Rien n’est bon, rien n’est vrai, que ce qui lui paraît bon et vrai. Il est d’un orgueil, d’une susceptibilité d’indépendance extrêmes. Ne prétendez pas lui enseigner quelque chose, le réformer en quelque chose ; ne vous avisez pas d’oser lui faire du bien, lui éviter du mal : ce serait un attentat à son indépendance ; ce qui lui arrive, ce qu’il pense, le mal comme le bien, l’erreur comme la vérité, tout cela ne regarde que lui, et vous n’avez pas à vous en mêler. De là la jalousie d’indépendance des états particuliers à l’égard du gouvernement fédéral et la faiblesse croissante de celui-ci ; de là celle de chaque canton à l’égard de l’état, et de chaque village à l’égard du canton ; de là enfin celle de l’individu, superbe et majestueuse, et qui domine toutes les autres, parce qu’elle les engendre.
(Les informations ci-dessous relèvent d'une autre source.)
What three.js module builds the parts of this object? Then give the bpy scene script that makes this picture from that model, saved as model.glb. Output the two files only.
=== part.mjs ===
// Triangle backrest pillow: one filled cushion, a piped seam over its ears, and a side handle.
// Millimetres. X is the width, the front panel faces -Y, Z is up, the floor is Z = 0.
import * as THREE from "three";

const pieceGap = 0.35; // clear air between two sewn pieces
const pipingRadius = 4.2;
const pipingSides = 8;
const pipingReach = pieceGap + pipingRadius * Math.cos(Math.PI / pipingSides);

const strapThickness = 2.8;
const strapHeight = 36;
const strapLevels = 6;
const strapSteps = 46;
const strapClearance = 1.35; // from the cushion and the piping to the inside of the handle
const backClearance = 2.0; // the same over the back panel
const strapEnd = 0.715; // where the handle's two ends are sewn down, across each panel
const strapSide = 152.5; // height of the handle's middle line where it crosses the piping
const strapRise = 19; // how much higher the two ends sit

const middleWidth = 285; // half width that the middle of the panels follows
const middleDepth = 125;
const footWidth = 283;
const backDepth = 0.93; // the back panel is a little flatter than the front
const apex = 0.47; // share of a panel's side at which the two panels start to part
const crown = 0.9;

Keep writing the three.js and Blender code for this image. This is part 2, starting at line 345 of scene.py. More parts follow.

De là, aussi, ces religions qui règnent sur une demi-douzaine de fidèles, quelquefois moins, chacun se faisant la sienne, trouvant tout simple d’être à-la-fois le fondateur, le prêtre et le troupeau, et tout naturel cependant, tant il a de respect pour ses idées, de baptiser cette religion personnelle, de la proclamer, et de lui procurer une place dans la liste de celles qui gouvernent la terre, à côté du catholicisme ou de telle autre qui règne sur des millions d’hommes. De là, en un mot, tout ce génie de décomposition, qui en tout pousse à la poussière, et ne s’arrête qu’à l’atome, génie qui est éminemment celui de la démocratie.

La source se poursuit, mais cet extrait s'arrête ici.